The usually reliable Joseph Gordon Levitt (Ethan) cuts a wan, labored Kevin Spacey figure as a loser who’s still hung up on an ex years later and resorts to side hustle work as a Santa elf (he’s even the butt of a joke: “a 33-year old elf?” In terms of age-inappropriate behavior, though, he gets off easy)
And to round out the idiot triumvirate (the name “Three Stooges” is already taken) is Chris (Anthony Mackie), a star NFLer, who — and kudos here for the realism — is suddenly a breakout star due to banned substances.

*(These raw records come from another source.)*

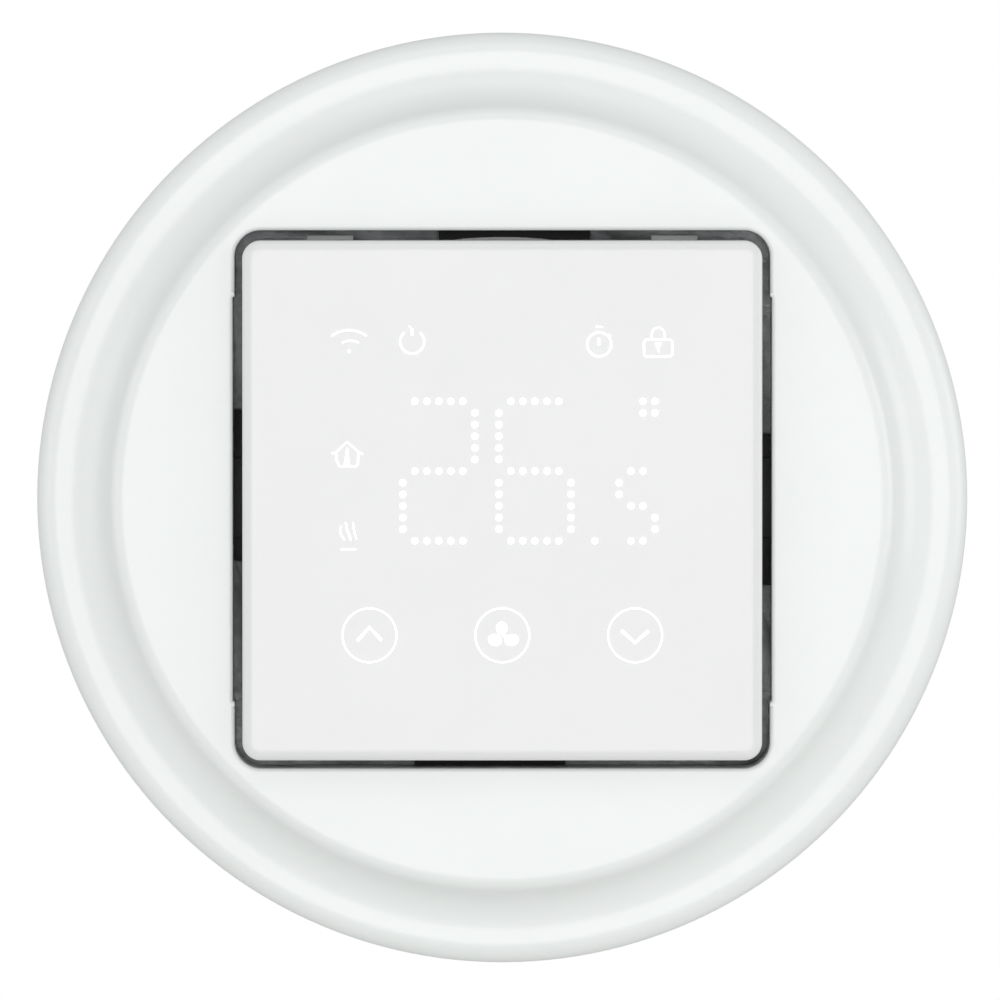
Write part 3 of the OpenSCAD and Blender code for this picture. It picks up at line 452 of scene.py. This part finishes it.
frameShape = {
    "centreRadius": 40.1 * mm,
    "centreRound": 1.9 * mm,
    "slopeTurn": 60.0,  # degrees the centre's edge turns down before it runs straight
    "slopeRun": 0.25 * mm,
    "coveRound": 5.0 * mm,
    "rimFlatTo": 47.3 * mm,
    "edgeHeight": 3.7 * mm,
    "coveHeight": 5.4 * mm,
    "wall": 1.9 * mm,
    "gapX": 0.9 * mm,
    "gapZ": 1.05 * mm,
    "corner": 2.8 * mm,
    "collarWall": 1.6 * mm,
    "collarFoot": 2.0 * mm,
    "lipRound": 0.42 * mm,
    "relief": 0.2 * mm,
    "reliefHalf": 21.5 * mm,
    "footRound": 0.35 * mm,
    "innerRound": 0.8 * mm,
    "innerEase": 0.3 * mm,
    "innerSoft": 0.6 * mm,
    "reliefSoft": 0.19 * mm,
    "notchAt": 3 * mm,
    "notchDeep": 3.6 * mm,
    "notchTall": 10 * mm,
    "steps": 192,
}


def makeCoverFrame():
    s = frameShape
    radius, top = frameRadius, frameTop
    edge = s["centreRadius"]
    innerTop = top - s["wall"]
    innerRing = s["coveHeight"] - s["wall"]
    foot = s["footRound"]
    down = s["slopeTurn"]
    sink = math.radians(down)
    outline = [(0.0, top), (edge - 6 * mm, top)]
    outline += arcPoints((edge, top - s["centreRound"]), s["centreRound"], 90, 90 - down, 12)
    low = (outline[-1][0] + s["slopeRun"] * math.cos(sink), outline[-1][1] - s["slopeRun"] * math.sin(sink))
    centre = (low[0] + s["coveRound"] * math.sin(sink), low[1] + s["coveRound"] * math.cos(sink))
    outline += arcPoints(centre, s["coveRound"], 270 - down, 270, 20)
    crest = (max(outline[-1][0] + 0.01 * mm, s["rimFlatTo"]), outline[-1][1])
    outline.append(crest)
    outline += bendPoints(crest, (crest[0] + 0.55 * (radius - crest[0]), crest[1]),
                          (radius, crest[1] - 0.55 * (crest[1] - s["edgeHeight"])),
                          (radius, s["edgeHeight"]), 18)
    outline += arcPoints((radius - foot, foot), foot, 0, -90, 4)
    inner, ease, soft = s["innerRound"], s["innerEase"], s["innerSoft"]
    outline += [(radius - s["wall"], 0.0), (radius - s["wall"], innerRing - inner)]
    outline += arcPoints((radius - s["wall"] - inner, innerRing - inner), inner, 0, 90, 4)[1:]
    innerWall = edge - s["wall"]
    outline += [(innerWall + ease, innerRing), (innerWall, innerRing + ease),
                (innerWall, innerTop - soft), (innerWall - soft, innerTop), (0.0, innerTop)]
    shell = lathe(outline, s["steps"], "cover_shell")
    openX, openZ = faceHalf + s["gapX"], faceHalf + s["gapZ"]
    collar = roundedPlate(openX + s["collarWall"], openZ + s["collarWall"], s["corner"] + s["collarWall"],
                          s["collarFoot"], innerTop + 0.2 * mm)
    cutWith(shell, collar, "UNION")
    cutWith(shell, roundedPlate(openX, openZ, s["corner"], -1 * mm, top + 1 * mm, 20))
    for side in (-1, 1):  # each side wall is a little hollowed along its middle
        clearSelection()
        bpy.ops.mesh.primitive_cube_add(size=1, location=(side * openX, -top / 2, 0))
        relief = bpy.context.object
        relief.scale = (2 * s["relief"], 3 * top, 2 * s["reliefHalf"])
        bakePlace(relief)
        editPiece(relief, "EDGE")
        selectEdges(relief, lambda e: abs(e.verts[0].co.y - e.verts[1].co.y) > top)
        bpy.ops.mesh.bevel(offset=s["reliefSoft"], segments=4, affect="EDGES")
        leaveEdit()
        cutWith(shell, relief)
        clearSelection()
        outside = side * (openX + s["collarWall"])
        bpy.ops.mesh.primitive_cube_add(size=1, location=(outside, -s["notchAt"], 0))
        notch = bpy.context.object
        notch.scale = (4 * s["collarWall"], s["notchDeep"], s["notchTall"])
        bakePlace(notch)
        cutWith(shell, notch)
    editPiece(shell, "EDGE")
    bpy.ops.mesh.select_all(action="SELECT")
    bpy.ops.mesh.remove_doubles(threshold=0.001 * mm)
    bpy.ops.mesh.dissolve_limited(angle_limit=math.radians(0.2))
    reach = max(openX, openZ) + 0.5 * mm

    def isLip(e):
        a, b = e.verts[0].co, e.verts[1].co
        flat = abs(a.y + top) < 0.01 * mm and abs(b.y + top) < 0.01 * mm
        near = all(abs(v.x) < reach and abs(v.z) < reach for v in (a, b))
        return flat and near and len(e.link_faces) == 2 and e.calc_face_angle(0) > 0.8

    selectEdges(shell, isLip)
    bpy.ops.mesh.bevel(offset=s["lipRound"], segments=5, affect="EDGES")
    leaveEdit()
    smoothBy(shell, 32)
    return settle(shell, "round_cover_frame", "cover_frame", "frame_white", "cover_frame")


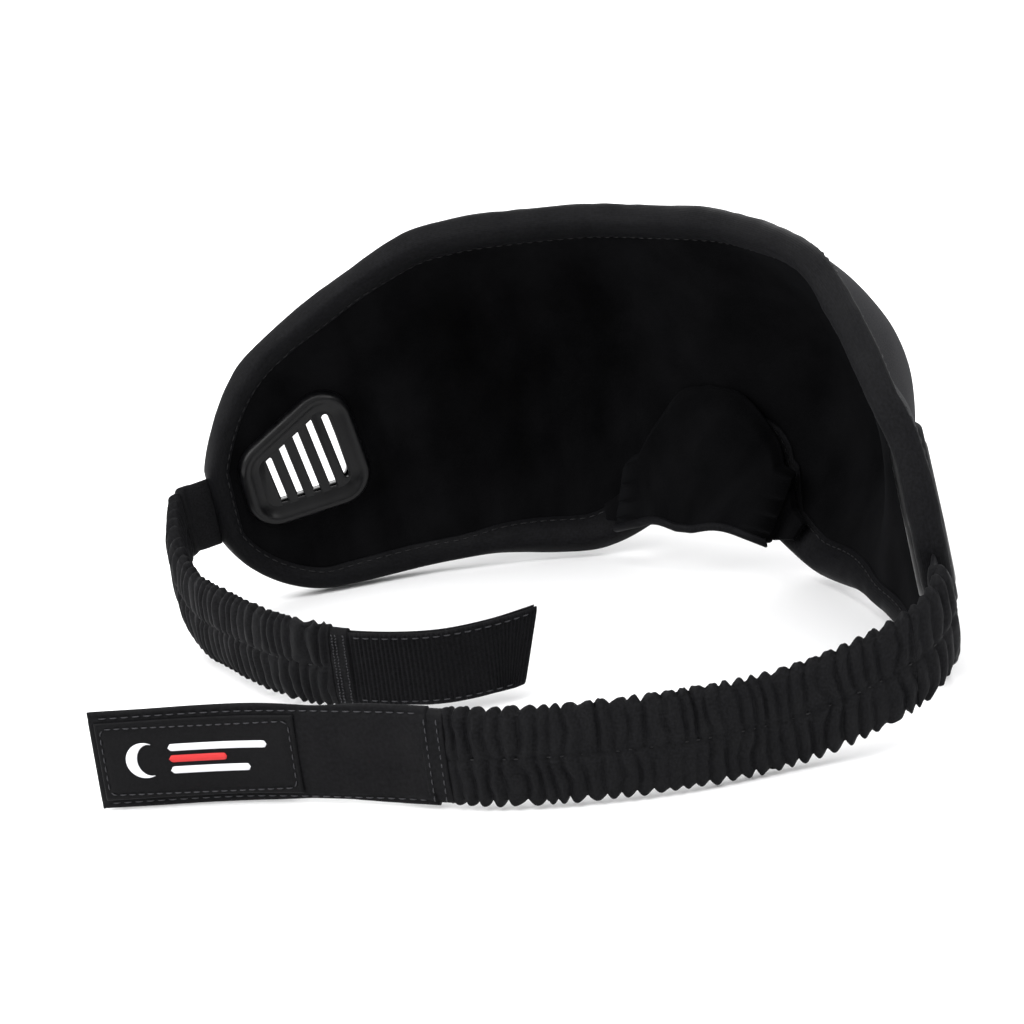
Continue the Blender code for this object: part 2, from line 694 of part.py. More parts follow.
def build():
    for old in list(bpy.data.objects):
        bpy.data.objects.remove(old, do_unlink=True)
    shell = material("shell_knit", (0.014, 0.014, 0.017), 0.82)
    foam = material("foam", (0.05, 0.05, 0.055), 0.9)
    velvet = material("velvet_lining", (0.006, 0.006, 0.007), 0.95)
    trim = material("edge_trim", (0.016, 0.016, 0.019), 0.7)
    hard = material("vent_plastic", (0.01, 0.01, 0.012), 0.22)
    looks = {
        "webbing": material("webbing", (0.012, 0.012, 0.014), 0.8),
        "elastic": material("elastic", (0.03, 0.03, 0.032), 0.7),
        "sleeve": material("ruched_sleeve", (0.014, 0.014, 0.016), 0.75),
        "fabric": material("tab_fabric", (0.012, 0.012, 0.014), 0.72),
        "tape": material("fastening_tape", (0.01, 0.01, 0.012), 0.85),
        "patch": material("patch", (0.009, 0.009, 0.011), 0.65),
    }

    layers = [face_layer("outer_shell", OUTER_FABRIC, shell),
              face_layer("foam_core", FOAM, foam),
              face_layer("inner_lining", LINING, velvet)]
    holes = [vent_block(f"{word}_vent_hole", side, FACE_HOLE, foam) for word, side in SIDES.items()]
    for layer in layers:
        combine(layer, "DIFFERENCE", holes)
    add_binding(trim)
    add_label(looks["patch"])
    hinge_height = BAFFLE_EDGE[0][1] - BAFFLE_HINGE_DROP
    add_baffle(velvet, trim, face_point(0.0, hinge_height, -(BINDING_HALF + BAFFLE_GAP)))
    for word, side in SIDES.items():
        add_vent(side, word, hard, trim)
    add_left_tab(add_strap("left", looks), looks)
    add_right_tab(add_strap("right", looks), looks)
    stand_on_floor(list(bpy.data.objects))


build()
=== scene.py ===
"""Looks of a contoured sleep eye mask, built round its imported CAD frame.

Shapes are worked out in millimetres and turned into metres when a mesh is made. A place on the
mask is (s, h): s is the distance along the face from the nose line, plus on the wearer's left,
and h is the height on the flat pattern. A place on a strap is (a, z): a runs along the strap
from the wing tip and z is the height above the middle of the band.
"""
import math

import bmesh
import bpy
import numpy as np
from mathutils import Matrix, Vector


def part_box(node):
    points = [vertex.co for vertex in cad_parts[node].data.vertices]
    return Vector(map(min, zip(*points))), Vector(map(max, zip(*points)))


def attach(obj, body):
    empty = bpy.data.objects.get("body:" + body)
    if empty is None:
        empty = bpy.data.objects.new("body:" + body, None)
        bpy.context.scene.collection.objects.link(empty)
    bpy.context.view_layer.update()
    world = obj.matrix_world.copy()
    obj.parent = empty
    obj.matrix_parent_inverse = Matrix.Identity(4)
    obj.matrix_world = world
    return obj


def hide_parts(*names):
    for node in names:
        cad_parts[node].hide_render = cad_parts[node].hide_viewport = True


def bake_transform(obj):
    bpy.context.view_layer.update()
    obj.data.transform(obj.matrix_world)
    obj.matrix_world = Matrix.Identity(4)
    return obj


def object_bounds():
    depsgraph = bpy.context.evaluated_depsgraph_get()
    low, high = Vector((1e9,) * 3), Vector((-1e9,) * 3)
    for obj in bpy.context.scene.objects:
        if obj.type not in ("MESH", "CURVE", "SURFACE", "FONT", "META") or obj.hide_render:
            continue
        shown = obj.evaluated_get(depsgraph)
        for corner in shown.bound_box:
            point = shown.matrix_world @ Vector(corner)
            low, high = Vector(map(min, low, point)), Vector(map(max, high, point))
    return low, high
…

The Night Before features repugnant bathroom sex, steroid abuse, dick pics, a nose-bleed into a Martini, projectile vomiting during midnight mass, and a host of indignities too numerous to be unaccompanied by even the slimmest shred of wit or joy. And also James Franco and Miley Cyrus. The state rests, your honor.
As willfully ugly as a Christmas sweater, and as actively repellent as any comedy ever made.